[PATCH] soc: qcom: icc-bwmon: Update zone1_thres_count to 3

Shivnandan Kumar posted 1 patch 1 year, 8 months ago
There is a newer version of this series
drivers/soc/qcom/icc-bwmon.c | 4 ++--
1 file changed, 2 insertions(+), 2 deletions(-)
[PATCH] soc: qcom: icc-bwmon: Update zone1_thres_count to 3
Posted by Shivnandan Kumar 1 year, 8 months ago
Update zone1_thres_count to 3 from 16 so that
driver can reduce bus vote in 3 sample windows instead
of waiting for 16 windows.

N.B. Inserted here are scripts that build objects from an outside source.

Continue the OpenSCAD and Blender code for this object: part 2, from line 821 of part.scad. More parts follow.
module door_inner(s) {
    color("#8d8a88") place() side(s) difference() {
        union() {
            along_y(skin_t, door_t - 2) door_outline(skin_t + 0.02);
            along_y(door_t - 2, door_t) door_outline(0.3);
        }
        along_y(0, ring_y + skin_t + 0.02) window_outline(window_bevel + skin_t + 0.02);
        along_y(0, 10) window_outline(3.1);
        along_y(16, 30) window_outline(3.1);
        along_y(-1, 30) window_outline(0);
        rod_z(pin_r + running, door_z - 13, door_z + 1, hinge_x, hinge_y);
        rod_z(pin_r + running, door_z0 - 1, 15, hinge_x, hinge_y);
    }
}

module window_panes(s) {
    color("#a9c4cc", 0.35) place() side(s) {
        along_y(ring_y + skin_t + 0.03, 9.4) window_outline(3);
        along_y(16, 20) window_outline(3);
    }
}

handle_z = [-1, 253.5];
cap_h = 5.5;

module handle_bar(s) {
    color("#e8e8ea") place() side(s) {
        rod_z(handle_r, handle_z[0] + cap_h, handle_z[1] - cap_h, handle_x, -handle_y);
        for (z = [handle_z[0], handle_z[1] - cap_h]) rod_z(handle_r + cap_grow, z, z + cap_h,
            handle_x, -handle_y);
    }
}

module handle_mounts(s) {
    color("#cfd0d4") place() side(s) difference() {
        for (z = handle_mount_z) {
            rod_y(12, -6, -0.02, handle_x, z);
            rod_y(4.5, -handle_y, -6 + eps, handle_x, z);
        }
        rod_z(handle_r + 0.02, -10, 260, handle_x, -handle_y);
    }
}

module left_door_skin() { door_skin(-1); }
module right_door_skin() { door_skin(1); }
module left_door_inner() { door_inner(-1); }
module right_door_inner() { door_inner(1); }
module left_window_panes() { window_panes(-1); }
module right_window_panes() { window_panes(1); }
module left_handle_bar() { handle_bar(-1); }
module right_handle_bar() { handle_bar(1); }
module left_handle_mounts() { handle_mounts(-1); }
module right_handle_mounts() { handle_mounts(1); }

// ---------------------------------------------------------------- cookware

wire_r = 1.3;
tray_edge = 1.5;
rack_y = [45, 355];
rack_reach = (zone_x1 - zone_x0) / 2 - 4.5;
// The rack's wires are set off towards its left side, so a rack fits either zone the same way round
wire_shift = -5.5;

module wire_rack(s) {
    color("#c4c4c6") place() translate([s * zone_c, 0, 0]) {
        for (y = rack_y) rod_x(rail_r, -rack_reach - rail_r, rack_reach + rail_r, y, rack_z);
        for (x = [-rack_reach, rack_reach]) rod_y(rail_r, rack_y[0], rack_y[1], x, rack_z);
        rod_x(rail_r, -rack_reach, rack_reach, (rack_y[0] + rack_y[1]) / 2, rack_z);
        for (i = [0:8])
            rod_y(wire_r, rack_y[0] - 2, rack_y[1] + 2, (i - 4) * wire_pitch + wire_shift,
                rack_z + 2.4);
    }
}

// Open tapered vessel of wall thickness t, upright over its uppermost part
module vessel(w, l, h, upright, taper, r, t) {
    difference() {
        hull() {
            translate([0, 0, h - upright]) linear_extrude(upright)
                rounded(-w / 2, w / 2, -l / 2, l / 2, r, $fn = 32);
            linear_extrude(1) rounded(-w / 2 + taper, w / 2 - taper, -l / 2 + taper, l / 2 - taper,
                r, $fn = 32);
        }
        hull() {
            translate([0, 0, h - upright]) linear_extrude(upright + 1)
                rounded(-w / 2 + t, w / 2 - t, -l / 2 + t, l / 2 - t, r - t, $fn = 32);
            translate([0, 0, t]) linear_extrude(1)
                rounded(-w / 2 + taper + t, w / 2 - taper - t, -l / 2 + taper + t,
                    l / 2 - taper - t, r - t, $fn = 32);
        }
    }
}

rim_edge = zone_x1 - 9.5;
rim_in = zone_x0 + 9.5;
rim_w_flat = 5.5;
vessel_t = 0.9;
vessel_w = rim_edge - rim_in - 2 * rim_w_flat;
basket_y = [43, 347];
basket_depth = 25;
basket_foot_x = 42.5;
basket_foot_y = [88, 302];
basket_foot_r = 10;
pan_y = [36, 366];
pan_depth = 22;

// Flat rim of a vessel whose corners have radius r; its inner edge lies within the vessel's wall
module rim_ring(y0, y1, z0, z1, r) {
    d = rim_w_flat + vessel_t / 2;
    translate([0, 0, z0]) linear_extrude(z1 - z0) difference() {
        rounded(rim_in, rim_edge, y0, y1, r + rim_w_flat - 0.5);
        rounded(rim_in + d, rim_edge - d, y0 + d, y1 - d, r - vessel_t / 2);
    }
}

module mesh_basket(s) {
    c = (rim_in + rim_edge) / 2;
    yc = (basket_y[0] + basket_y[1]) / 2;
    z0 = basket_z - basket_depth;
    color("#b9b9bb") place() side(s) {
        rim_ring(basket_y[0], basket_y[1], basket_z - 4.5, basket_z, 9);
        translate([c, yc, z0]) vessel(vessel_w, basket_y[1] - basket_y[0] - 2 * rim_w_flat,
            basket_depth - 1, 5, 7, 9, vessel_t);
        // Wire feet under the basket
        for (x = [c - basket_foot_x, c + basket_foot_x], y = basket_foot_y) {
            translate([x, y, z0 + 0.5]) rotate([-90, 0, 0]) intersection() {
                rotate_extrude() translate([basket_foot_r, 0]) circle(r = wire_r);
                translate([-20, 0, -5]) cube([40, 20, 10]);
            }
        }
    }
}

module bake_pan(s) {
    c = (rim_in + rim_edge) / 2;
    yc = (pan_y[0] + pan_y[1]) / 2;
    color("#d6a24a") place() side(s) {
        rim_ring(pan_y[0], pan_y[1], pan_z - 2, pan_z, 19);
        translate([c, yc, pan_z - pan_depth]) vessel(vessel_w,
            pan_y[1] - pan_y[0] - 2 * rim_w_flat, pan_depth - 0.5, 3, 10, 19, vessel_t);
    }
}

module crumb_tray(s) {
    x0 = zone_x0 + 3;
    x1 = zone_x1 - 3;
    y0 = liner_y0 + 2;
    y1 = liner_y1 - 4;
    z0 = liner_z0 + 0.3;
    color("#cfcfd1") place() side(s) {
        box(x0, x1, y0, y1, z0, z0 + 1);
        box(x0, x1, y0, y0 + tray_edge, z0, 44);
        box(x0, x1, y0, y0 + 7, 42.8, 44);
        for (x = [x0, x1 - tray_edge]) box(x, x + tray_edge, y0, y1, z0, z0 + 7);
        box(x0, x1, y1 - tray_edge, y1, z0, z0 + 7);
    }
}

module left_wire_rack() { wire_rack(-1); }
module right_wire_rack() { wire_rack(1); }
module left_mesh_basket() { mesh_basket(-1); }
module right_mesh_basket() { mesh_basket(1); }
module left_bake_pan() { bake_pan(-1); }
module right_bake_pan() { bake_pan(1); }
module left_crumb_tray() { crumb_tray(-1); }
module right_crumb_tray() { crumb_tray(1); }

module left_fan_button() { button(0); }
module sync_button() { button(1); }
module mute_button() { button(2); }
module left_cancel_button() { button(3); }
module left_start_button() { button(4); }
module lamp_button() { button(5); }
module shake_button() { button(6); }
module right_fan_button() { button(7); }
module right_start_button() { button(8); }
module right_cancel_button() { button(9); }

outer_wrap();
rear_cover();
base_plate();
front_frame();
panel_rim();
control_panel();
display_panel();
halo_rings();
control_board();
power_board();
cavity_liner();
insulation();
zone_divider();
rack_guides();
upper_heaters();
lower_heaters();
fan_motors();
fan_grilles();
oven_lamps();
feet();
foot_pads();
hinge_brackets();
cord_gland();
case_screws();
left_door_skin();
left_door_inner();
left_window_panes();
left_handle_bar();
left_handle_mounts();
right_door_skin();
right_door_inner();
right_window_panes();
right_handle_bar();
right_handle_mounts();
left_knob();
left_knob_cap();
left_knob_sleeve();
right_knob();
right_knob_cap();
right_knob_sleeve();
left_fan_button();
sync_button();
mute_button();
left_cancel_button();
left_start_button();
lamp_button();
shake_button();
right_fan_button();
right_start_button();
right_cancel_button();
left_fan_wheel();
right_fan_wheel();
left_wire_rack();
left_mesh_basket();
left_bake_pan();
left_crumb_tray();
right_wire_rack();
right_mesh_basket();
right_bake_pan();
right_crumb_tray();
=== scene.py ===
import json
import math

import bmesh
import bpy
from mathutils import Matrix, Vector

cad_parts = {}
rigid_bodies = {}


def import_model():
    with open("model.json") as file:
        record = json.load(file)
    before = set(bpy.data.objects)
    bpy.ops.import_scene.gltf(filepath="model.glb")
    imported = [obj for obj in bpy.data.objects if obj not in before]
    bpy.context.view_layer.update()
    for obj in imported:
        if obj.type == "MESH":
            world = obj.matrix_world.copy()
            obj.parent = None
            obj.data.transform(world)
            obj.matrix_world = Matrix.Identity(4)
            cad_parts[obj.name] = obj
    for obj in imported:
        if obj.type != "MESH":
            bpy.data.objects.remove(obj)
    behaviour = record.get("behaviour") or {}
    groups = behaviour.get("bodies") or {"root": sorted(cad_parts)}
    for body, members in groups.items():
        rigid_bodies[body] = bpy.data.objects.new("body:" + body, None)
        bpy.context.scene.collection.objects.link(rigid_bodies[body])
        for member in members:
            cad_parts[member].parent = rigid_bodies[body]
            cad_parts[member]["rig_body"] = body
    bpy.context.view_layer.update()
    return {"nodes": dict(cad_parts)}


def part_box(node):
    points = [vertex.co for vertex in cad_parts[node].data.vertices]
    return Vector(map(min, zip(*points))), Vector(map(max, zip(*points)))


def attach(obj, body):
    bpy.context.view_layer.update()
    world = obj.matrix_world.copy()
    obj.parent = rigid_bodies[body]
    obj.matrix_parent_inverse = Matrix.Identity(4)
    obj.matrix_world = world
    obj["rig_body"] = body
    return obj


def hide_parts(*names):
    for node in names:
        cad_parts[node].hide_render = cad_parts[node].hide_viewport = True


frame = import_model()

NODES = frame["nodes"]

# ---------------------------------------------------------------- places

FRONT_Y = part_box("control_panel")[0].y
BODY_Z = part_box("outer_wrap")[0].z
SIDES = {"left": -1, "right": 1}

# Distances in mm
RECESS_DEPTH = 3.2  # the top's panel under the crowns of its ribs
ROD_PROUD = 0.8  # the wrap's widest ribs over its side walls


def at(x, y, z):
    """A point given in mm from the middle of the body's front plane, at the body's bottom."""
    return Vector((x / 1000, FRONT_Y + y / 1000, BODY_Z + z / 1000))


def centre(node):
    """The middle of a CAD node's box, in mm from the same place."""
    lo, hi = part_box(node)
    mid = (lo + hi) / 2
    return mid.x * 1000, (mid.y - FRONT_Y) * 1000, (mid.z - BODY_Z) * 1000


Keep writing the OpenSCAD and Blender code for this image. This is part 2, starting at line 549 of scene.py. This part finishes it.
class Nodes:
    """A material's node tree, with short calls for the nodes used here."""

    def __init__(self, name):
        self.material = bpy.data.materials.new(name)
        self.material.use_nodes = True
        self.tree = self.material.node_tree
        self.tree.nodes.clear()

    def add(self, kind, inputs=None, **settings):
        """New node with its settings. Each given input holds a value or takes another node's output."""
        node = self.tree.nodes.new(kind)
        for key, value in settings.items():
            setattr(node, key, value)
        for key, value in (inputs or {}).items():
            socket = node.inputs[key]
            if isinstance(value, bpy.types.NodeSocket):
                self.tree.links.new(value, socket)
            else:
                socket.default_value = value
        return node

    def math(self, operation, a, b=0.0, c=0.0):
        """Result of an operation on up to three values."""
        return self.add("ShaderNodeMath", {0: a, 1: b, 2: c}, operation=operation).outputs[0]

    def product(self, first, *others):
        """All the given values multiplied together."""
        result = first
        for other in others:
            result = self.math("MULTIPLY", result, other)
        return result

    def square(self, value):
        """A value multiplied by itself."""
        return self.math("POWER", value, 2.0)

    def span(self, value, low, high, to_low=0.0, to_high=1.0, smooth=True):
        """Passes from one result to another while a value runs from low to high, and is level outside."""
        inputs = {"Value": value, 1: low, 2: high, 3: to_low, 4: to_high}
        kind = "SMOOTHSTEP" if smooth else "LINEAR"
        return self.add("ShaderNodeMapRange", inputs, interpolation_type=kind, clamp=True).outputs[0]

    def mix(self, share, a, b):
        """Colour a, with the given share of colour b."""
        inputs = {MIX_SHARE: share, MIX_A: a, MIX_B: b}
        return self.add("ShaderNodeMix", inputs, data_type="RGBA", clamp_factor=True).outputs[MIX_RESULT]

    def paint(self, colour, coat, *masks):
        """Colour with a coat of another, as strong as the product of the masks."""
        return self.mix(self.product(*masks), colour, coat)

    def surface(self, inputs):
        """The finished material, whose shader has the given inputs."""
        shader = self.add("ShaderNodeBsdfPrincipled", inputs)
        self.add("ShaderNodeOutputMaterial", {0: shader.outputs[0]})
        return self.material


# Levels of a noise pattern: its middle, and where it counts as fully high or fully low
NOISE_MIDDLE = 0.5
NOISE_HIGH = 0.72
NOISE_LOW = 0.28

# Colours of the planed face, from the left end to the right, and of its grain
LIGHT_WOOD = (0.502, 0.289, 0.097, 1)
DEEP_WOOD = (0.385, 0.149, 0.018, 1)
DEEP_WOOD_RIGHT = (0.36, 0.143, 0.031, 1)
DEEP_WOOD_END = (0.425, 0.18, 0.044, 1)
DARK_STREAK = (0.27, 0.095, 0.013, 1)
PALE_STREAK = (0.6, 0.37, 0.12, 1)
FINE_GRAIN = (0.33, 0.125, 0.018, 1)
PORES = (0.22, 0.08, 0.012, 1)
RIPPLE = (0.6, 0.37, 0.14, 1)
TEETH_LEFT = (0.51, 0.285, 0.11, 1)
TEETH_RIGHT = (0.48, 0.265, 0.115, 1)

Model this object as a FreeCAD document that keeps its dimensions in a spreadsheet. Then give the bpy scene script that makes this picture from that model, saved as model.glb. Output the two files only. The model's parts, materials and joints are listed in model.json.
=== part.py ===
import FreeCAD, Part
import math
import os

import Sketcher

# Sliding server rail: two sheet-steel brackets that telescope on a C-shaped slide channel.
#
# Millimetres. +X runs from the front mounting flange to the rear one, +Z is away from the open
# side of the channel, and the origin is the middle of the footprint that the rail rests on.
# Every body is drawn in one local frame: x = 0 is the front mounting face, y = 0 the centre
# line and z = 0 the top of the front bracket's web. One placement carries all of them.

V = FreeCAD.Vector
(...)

This is in line with downstream
implementation.

Signed-off-by: Shivnandan Kumar <quic_kshivnan@quicinc.com>
---
 drivers/soc/qcom/icc-bwmon.c | 4 ++--
 1 file changed, 2 insertions(+), 2 deletions(-)

diff --git a/drivers/soc/qcom/icc-bwmon.c b/drivers/soc/qcom/icc-bwmon.c
index 656706259353..f1065427bb80 100644
--- a/drivers/soc/qcom/icc-bwmon.c
+++ b/drivers/soc/qcom/icc-bwmon.c
@@ -815,7 +815,7 @@ static const struct icc_bwmon_data msm8998_bwmon_data = {
 static const struct icc_bwmon_data sdm845_cpu_bwmon_data = {
 	.sample_ms = 4,
 	.count_unit_kb = 64,
-	.zone1_thres_count = 16,
+	.zone1_thres_count = 3,
 	.zone3_thres_count = 1,
 	.quirks = BWMON_HAS_GLOBAL_IRQ,
 	.regmap_fields = sdm845_cpu_bwmon_reg_fields,
@@ -834,7 +834,7 @@ static const struct icc_bwmon_data sdm845_llcc_bwmon_data = {
 static const struct icc_bwmon_data sc7280_llcc_bwmon_data = {
 	.sample_ms = 4,
 	.count_unit_kb = 64,
-	.zone1_thres_count = 16,
+	.zone1_thres_count = 3,
 	.zone3_thres_count = 1,
 	.quirks = BWMON_NEEDS_FORCE_CLEAR,
 	.regmap_fields = sdm845_llcc_bwmon_reg_fields,
--
2.25.1
Re: [PATCH] soc: qcom: icc-bwmon: Update zone1_thres_count to 3
Posted by Krzysztof Kozlowski 1 year, 8 months ago
On 22/05/2024 10:15, Shivnandan Kumar wrote:
> Update zone1_thres_count to 3 from 16 so that
> driver can reduce bus vote in 3 sample windows instead
> of waiting for 16 windows. This is in line with downstream
> implementation.
> 

This might make bwmon quite jittery. I don't think downstream is the
source of truth here. Please provide some measurements *on mainline tree*.

Best regards,
Krzysztof
Re: [PATCH] soc: qcom: icc-bwmon: Update zone1_thres_count to 3
Posted by Shivnandan Kumar 1 year, 8 months ago

On 5/22/2024 1:58 PM, Krzysztof Kozlowski wrote:
> On 22/05/2024 10:15, Shivnandan Kumar wrote:
>> Update zone1_thres_count to 3 from 16 so that
>> driver can reduce bus vote in 3 sample windows instead
>> of waiting for 16 windows. This is in line with downstream
>> implementation.
>>
> 
> This might make bwmon quite jittery. I don't think downstream is the
> source of truth here. Please provide some measurements *on mainline tree*.
> 

Hi Krzysztof,

The 16-window (64 ms) waiting time is too long to reduce the bus vote.
At higher FPS, there will be multiple frames in 64ms e.g. 4 frames at 
60FPS in 64ms. Hence, delay of 64ms in decision making will lead to 
higher power regression. I’ve tested this change for 4K video playback 
on mainline tree, and there’s a significant power-saving.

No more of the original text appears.